Would I be more functional if I had a 9-5 job? If I was forced to perform, rather than being left on my own? If demands were made on my mind, claims exerted on my heart, outcomes squeezed from my actions—would I be more productive, more competent, more focused? Are the inabilities that conquer me, and the tiredness that comes easily, the by-products of grief alone?

+++

There are changes in me others cannot see. Those who smile at my pictures on Facebook, or even now call me the life of a party. They do not know how much effort it takes me to put up this act, and yet how easily, how naturally it comes.

The much harder, almost impossible thing to do after losing my daughter, is be the me I am when no one is watching. The woman who still walks into a closet and forgets why she got there. The mother who does not volunteer to be the home-room mom, ever. The wife who does not pull her weight, and instead just sinks, lock, stock and barrel.

In the world outside, I waft by lightly, floating along sidewalks, braking at stop signs, pausing between sentences. I know the scripts, the scented nods in agreement even when one disagrees. I know how to be, or at least play, a human being.
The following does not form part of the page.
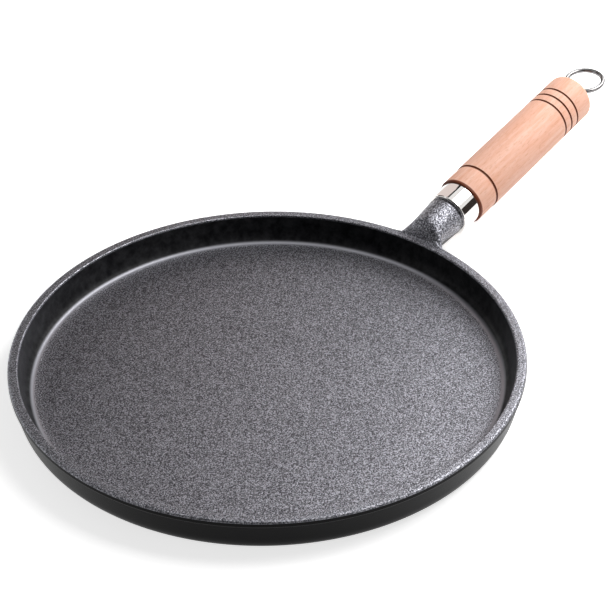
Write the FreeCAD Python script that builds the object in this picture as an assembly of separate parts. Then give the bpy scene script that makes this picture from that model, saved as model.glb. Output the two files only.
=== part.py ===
import FreeCAD
import Part
import math
import os

# Cast iron frying pan with a turned wooden handle and a hanging ring.
# Sizes are in millimetres. The origin is the centre of the underside, +Z is up and the handle points along +X.

Vector = FreeCAD.Vector

# Pan: a shallow round dish with leaning walls and a thicker lip round its mouth
rim_radius = 130.6
pan_height = 21.0
rim_wall = 5.1
floor_thickness = 5.5
wall_lean = 11.0  # degrees from upright, the same inside and outside
floor_corner_radius = 7.0
base_corner_radius = 7.0
rim_edge_radius = 1.3
inner_edge_radius = 0.8
lip_height = 3.0
lip_step = 0.7  # the wall under the lip is set in by this much
lip_rounding = 0.7

# Line of the handle, which rises from the rim
handle_rise = 10.5  # degrees
axis_above_rim = 0.1  # where the line crosses the rim's outer edge

# Stub: a cast horn that starts wide and flat-topped in the wall and turns round towards its end
stub_length = 22.4
stub_end_radius = 11.55
stub_neck_radius = 10.6
stub_neck_reach = 4.4  # from the rim's outer edge to the place where the stub is round
stub_root_reach = 6.0  # from the rim's outer edge inwards to the place where it is widest
stub_bury = 10.0
stub_root_width = 44.0
stub_root_depth = 12.8  # underside of the root below the line of the handle
stub_root_sink = 1.5  # top of the root below the rim
stub_root_squareness = 3.6
stub_flare_power = 1.7  # how fast the root's flare falls off
stub_edge_radius = 1.0
stub_seam_radius = 0.8

# Ferrule: a drawn cup, closed side against the stub
ferrule_radius = 13.1
ferrule_length = 13.1
ferrule_wall = 0.8
ferrule_corner_radius = 1.8

# Wooden handle
wood_length = 112.5
wood_radius = 14.4
wood_front_radius = 14.1
wood_front_edge = 0.7
wood_end_round = 3.0
groove_setback = 15.4  # from each end of the wood
groove_pitch = 6.08
groove_count = 3  # near the far end, with one more near the ferrule
groove_radius = 0.55
tenon_clearance = 0.15
tenon_end_gap = 0.5
counterbore_radius = 8.0
counterbore_depth = 3.6

# Tie rod with its collar and flat eye
rod_radius = 3.0
rod_bore_clearance = 0.3
thread_clearance = 0.05
thread_length = 13.0
thread_end_gap = 1.5
rod_end_chamfer = 0.6
drill_point_angle = 118.0  # degrees
collar_radius = 5.0
collar_thickness = 2.0
collar_edge = 0.4
eye_radius = 3.9
eye_thickness = 2.6
eye_stand_off = 5.8  # centre of the eye beyond the end of the wood

# Washer under the collar
washer_radius = 7.4
washer_thickness = 1.2
washer_clearance = 0.2

# Hanging ring
ring_wire_radius = 1.35
ring_radius = 10.8  # to the middle of the wire
ring_clearance = 0.65
ring_droop = 2.1  # degrees below the line of the handle
ring_slip = 8.7  # degrees that the ring has turned sideways in its eye

cut_overrun = 2.0

# Places that follow from the sizes
inner_rim_radius = rim_radius - rim_wall
lean_slope = math.tan(math.radians(wall_lean))
wall_top_height = pan_height - lip_height - lip_step
wall_top_radius = rim_radius - lip_step
base_radius = wall_top_radius - wall_top_height * lean_slope
pan_depth = pan_height - floor_thickness
floor_radius = inner_rim_radius - pan_depth * lean_slope
rise_slope = math.tan(math.radians(handle_rise))
handle_origin = Vector(rim_radius, 0, pan_height + axis_above_rim)
handle_place = FreeCAD.Placement(handle_origin, FreeCAD.Rotation(Vector(0, 1, 0), -handle_rise))
wood_start = stub_length + ferrule_length
wood_end = wood_start + wood_length
counterbore_floor = wood_end - counterbore_depth
collar_start = counterbore_floor + washer_thickness
eye_centre = wood_end + eye_stand_off
rod_bore_radius = rod_radius + rod_bore_clearance
neck_centre = handle_origin + Vector(stub_neck_reach, 0, stub_neck_reach * rise_slope)

# Stations of the horn's root between its widest place (0) and its round neck (1)
root_shares = (0.0, 0.22, 0.4, 0.6, 0.8, 1.0)
section_points = 32

# Places of the round sections between the neck (0) and the stub's end (1)
neck_shares = (0.12, 0.28, 0.45, 0.65, 0.85, 1.0)


def blend(start, end, share):
    return start + (end - start) * share


def ease(share):
    """Share that leaves 0 and reaches 1 without a kink."""
    return share * share * (3 - 2 * share)


def toward(start, end, distance):
    return start + (end - start).normalize() * distance


def rounded_face(corners):
    """Flat face in the XZ plane from corners given as (x, z, rounding), in order round the outline."""
    points = [Vector(x, 0, z) for x, z, rounding in corners]
    edges = []
    first = None
    last = None
    for number, (x, z, rounding) in enumerate(corners):
        here = points[number]
        before = points[number - 1]
        after = points[(number + 1) % len(points)]
        arrive = here
        leave = here
        if rounding:
            half_turn = (before - here).getAngle(after - here) / 2
            arrive = toward(here, before, rounding / math.tan(half_turn))
            leave = toward(here, after, rounding / math.tan(half_turn))
            middle = ((arrive + leave) / 2 - here).normalize()
            crown = here + middle * (rounding / math.sin(half_turn) - rounding)
        if last is not None:
            edges.append(Part.LineSegment(last, arrive).toShape())
        if rounding:
            edges.append(Part.Arc(arrive, crown, leave).toShape())
        if first is None:
            first = arrive
        last = leave
    edges.append(Part.LineSegment(last, first).toShape())
    return Part.Face(Part.Wire(edges))


def turned_upright(corners):
    """Solid of revolution about the pan's centre line, from corners (radius, height, rounding)."""
    return rounded_face(corners).revolve(Vector(0, 0, 0), Vector(0, 0, 1), 360)


def turned(corners):
    """Solid of revolution about the handle's line, from corners (distance, radius, rounding)."""
    return rounded_face(corners).revolve(Vector(0, 0, 0), Vector(1, 0, 0), 360)


def rod_shape(radius, start, end):
    return Part.makeCylinder(radius, end - start, Vector(start, 0, 0), Vector(1, 0, 0))


def cavity():
    """Inside of the pan, with a straight extension above the rim."""
    return turned_upright(
        (
            (0, floor_thickness, 0),
            (floor_radius, floor_thickness, floor_corner_radius),
            (inner_rim_radius, pan_height, 0),
            (inner_rim_radius, pan_height + stub_length, 0),
            (0, pan_height + stub_length, 0),
        )
    )


def outer_body():
    """The round pan before it is hollowed."""
    return turned_upright(
        (
            (0, 0, 0),
            (base_radius, 0, base_corner_radius),
            (wall_top_radius, wall_top_height, lip_rounding),
            (rim_radius, pan_height - lip_height, lip_rounding),
            (rim_radius, pan_height, rim_edge_radius),
            (0, pan_height, 0),
        )
    )


def horn_section(centre, tilt, half_width, half_height, squareness):
    """Closed section of the horn: a flat-topped oval that becomes a circle as squareness falls to 2."""
    power = 2 / squareness
    across = Vector(0, 1, 0)
    up = Vector(-math.sin(math.radians(tilt)), 0, math.cos(math.radians(tilt)))
    points = []
    for step in range(section_points):
        angle = 2 * math.pi * step / section_points
        side = math.copysign(abs(math.cos(angle)) ** power, math.cos(angle))
        rise = math.copysign(abs(math.sin(angle)) ** power, math.sin(angle))
        points.append(centre + across * (half_width * side) + up * (half_height * rise))
    curve = Part.BSplineCurve()
    curve.interpolate(Points=points, PeriodicFlag=True)
    return Part.Wire(curve.toShape())


def root_section(x, share):
    """Upright section of the horn where its root has turned round by a share."""
    line_height = handle_origin.z + (x - rim_radius) * rise_slope
    flare = (1 - share) ** stub_flare_power
    top = blend(pan_height - stub_root_sink, neck_centre.z + stub_neck_radius, ease(share))
    bottom = line_height - blend(stub_neck_radius, stub_root_depth, flare)
    half_width = blend(stub_neck_radius, stub_root_width / 2, flare)
    squareness = blend(stub_root_squareness, 2, ease(share))
    return horn_section(Vector(x, 0, (top + bottom) / 2), 0, half_width, (top - bottom) / 2, squareness)


def horn():
    """Cast stub from inside the pan's wall to the flat face that carries the ferrule."""
    end_centre = handle_place.multVec(Vector(stub_length, 0, 0))
    sections = [root_section(rim_radius - stub_bury, 0)]
    for share in root_shares:
        x = blend(rim_radius - stub_root_reach, neck_centre.x, share)
        sections.append(root_section(x, share))
    for share in neck_shares:
        centre = neck_centre + (end_centre - neck_centre) * share
        radius = blend(stub_neck_radius, stub_end_radius, share)
        sections.append(horn_section(centre, handle_rise * share, radius, radius, 2))
    stub = Part.makeLoft(sections, True, False)
    end_edges = [edge for edge in stub.Edges if edge.CenterOfMass.distanceToPoint(end_centre) < stub_edge_radius]
    return stub.makeFillet(stub_edge_radius, end_edges)


def tapped_hole():
    """Blind hole in the stub for the tie rod, with the cone that a drill leaves."""
    radius = rod_radius + thread_clearance
    depth = thread_length + thread_end_gap
    point_depth = radius / math.tan(math.radians(drill_point_angle / 2))
    hole = turned(
        (
            (stub_length + cut_overrun, 0, 0),
            (stub_length + cut_overrun, radius, 0),
            (stub_length - depth, radius, 0),
            (stub_length - depth - point_depth, 0, 0),
        )
    )
    hole.Placement = handle_place
    return hole


def pan_casting():
    """The dish and its stub in one casting, hollowed, drilled and with its edges rounded."""
    casting = outer_body().fuse(horn()).cut(cavity()).cut(tapped_hole())
    circles = [edge for edge in casting.Edges if isinstance(edge.Curve, Part.Circle)]
    inner_rim = [edge for edge in circles if math.isclose(edge.Curve.Radius, inner_rim_radius)]
    casting = casting.makeFillet(inner_edge_radius, inner_rim)
    curves = [edge for edge in casting.Edges if isinstance(edge.Curve, Part.BSplineCurve)]
    horn_seam = [edge for edge in curves if edge.BoundBox.XMax < rim_radius]
    return casting.makeFillet(stub_seam_radius, horn_seam)


def ferrule():
    inner_radius = ferrule_radius - ferrule_wall
    inner_start = stub_length + ferrule_wall
    cup = turned(
        (
            (stub_length, rod_bore_radius, 0),
            (stub_length, ferrule_radius, ferrule_corner_radius),
            (wood_start, ferrule_radius, 0),
            (wood_start, inner_radius, 0),
            (inner_start, inner_radius, ferrule_corner_radius - ferrule_wall),
            (inner_start, rod_bore_radius, 0),
        )
    )
    cup.Placement = handle_place
    return cup


def groove(distance, radius):
    """Ring that leaves a round-bottomed groove in the wood."""
    return Part.makeTorus(radius, groove_radius, Vector(distance, 0, 0), Vector(1, 0, 0))


def wooden_handle():
    tenon_radius = ferrule_radius - ferrule_wall - tenon_clearance
    tenon_start = stub_length + ferrule_wall + tenon_end_gap
    front_groove = wood_start + groove_setback
    handle = turned(
        (
            (tenon_start, rod_bore_radius, 0),
            (tenon_start, tenon_radius, ferrule_corner_radius - ferrule_wall),
            (wood_start, tenon_radius, 0),
            (wood_start, wood_front_radius, wood_front_edge),
            (front_groove, wood_front_radius, 0),
            (front_groove, wood_radius, 0),
            (wood_end, wood_radius, wood_end_round),
            (wood_end, counterbore_radius, 0),
            (counterbore_floor, counterbore_radius, 0),
            (counterbore_floor, rod_bore_radius, 0),
        )
    )
    grooves = [groove(front_groove, wood_radius)]
    for number in range(groove_count):
        grooves.append(groove(wood_end - groove_setback - groove_pitch * number, wood_radius))
    handle = handle.cut(grooves)
    handle.Placement = handle_place
    return handle


def tie_rod():
    """Rod with a collar that bears on the washer and a flat drilled eye beyond it."""
    rod_start = stub_length - thread_length
    collar_end = collar_start + collar_thickness
    turned_rod = turned(
        (
            (rod_start, 0, 0),
            (rod_start, rod_radius - rod_end_chamfer, 0),
            (rod_start + rod_end_chamfer, rod_radius, 0),
            (collar_start, rod_radius, 0),
            (collar_start, collar_radius, 0),
            (collar_end, collar_radius, collar_edge),
            (collar_end, 0, 0),
        )
    )
    side = Vector(0, -eye_thickness / 2, 0)
    neck_corner = Vector(collar_start, 0, -rod_radius) + side
    neck = Part.makeBox(eye_centre - collar_start, eye_thickness, 2 * rod_radius, neck_corner)
    disc = Part.makeCylinder(eye_radius, eye_thickness, Vector(eye_centre, 0, 0) + side, Vector(0, 1, 0))
    hole_radius = ring_wire_radius + ring_clearance
    hole = Part.makeCylinder(hole_radius, eye_thickness, Vector(eye_centre, 0, 0) + side, Vector(0, 1, 0))
    rod = turned_rod.fuse([neck, disc]).cut(hole)
    rod.Placement = handle_place
    return rod


def end_washer():
    washer = rod_shape(washer_radius, counterbore_floor, collar_start)
    hole = rod_shape(rod_radius + washer_clearance, counterbore_floor - cut_overrun, collar_start + cut_overrun)
    washer = washer.cut(hole)
    washer.Placement = handle_place
    return washer


def hanging_ring():
    """Wire ring through the eye, drooping a little and slipped round sideways as it lies in its eye."""
    ring = Part.makeTorus(ring_radius, ring_wire_radius, Vector(ring_radius, 0, 0), Vector(0, 0, 1))
    ring.rotate(Vector(0, 0, 0), Vector(0, 0, 1), ring_slip)
    ring.rotate(Vector(0, 0, 0), Vector(0, 1, 0), ring_droop)
    ring.translate(Vector(eye_centre, 0, 0))
    ring.Placement = handle_place.multiply(ring.Placement)
    return ring


def main():
    os.makedirs("parts", exist_ok=True)
    makers = (pan_casting, ferrule, wooden_handle, tie_rod, end_washer, hanging_ring)
    for maker in makers:
        shape = maker()
        shape.exportStep("parts/" + maker.__name__ + ".step")
        print(maker.__name__, "solids", len(shape.Solids), "valid", shape.isValid(), "volume", round(shape.Volume, 1))
    eye = handle_place.multVec(Vector(eye_centre, 0, 0))
    print("eye centre", round(eye.x, 4), round(eye.y, 4), round(eye.z, 4))


main()
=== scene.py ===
from functools import partial
import math

import bmesh
import bpy
from mathutils import Euler, Matrix, Quaternion, Vector


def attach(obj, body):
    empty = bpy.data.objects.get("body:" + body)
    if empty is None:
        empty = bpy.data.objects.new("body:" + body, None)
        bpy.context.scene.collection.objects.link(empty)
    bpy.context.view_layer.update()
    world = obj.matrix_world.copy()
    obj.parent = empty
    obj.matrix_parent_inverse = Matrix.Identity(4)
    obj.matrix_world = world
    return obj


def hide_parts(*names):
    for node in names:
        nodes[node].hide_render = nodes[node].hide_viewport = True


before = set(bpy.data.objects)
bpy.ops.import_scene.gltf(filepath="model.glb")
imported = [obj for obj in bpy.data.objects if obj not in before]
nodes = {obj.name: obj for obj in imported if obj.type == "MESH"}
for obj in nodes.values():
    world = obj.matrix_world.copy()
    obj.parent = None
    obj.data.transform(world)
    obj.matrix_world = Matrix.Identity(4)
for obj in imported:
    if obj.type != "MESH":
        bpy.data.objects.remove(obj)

# Cast iron frying pan with a turned wooden handle, in metres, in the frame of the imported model.
mm = 0.001

# Camera: a view from above the pan's near rim, with the handle rising to the right behind the pan
camera_azimuth = -49.76  # degrees, 0 looks along +Y
camera_elevation = 35.215
camera_roll = -0.707
camera_distance = 938.9 * mm
camera_aim = Vector((40.66, 8.59, 21.0)) * mm
sensor_width = 36.0
camera_lens = 105.88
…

It is the woman, the mother, who I no longer know how to be. Ensconced in the comfort zone called home, with no parts to play, my parts do not play up to form a whole. I cannot wake up, burst open, pour into, this scene called life on earth. Instead, I lie throbbing like a wound in daylight, and still like a scar at night.

Inside a crack on the skin of the sky where there is no light, I am a dead star whose cold light from ages ago is deceptively shining still.

 

In the urban jargon of today, we hear the words “functional” or “dysfunctional” quite often. Post-loss(es), how are you functioning on a daily basis? How has loss changed your everyday life, at home, and outside?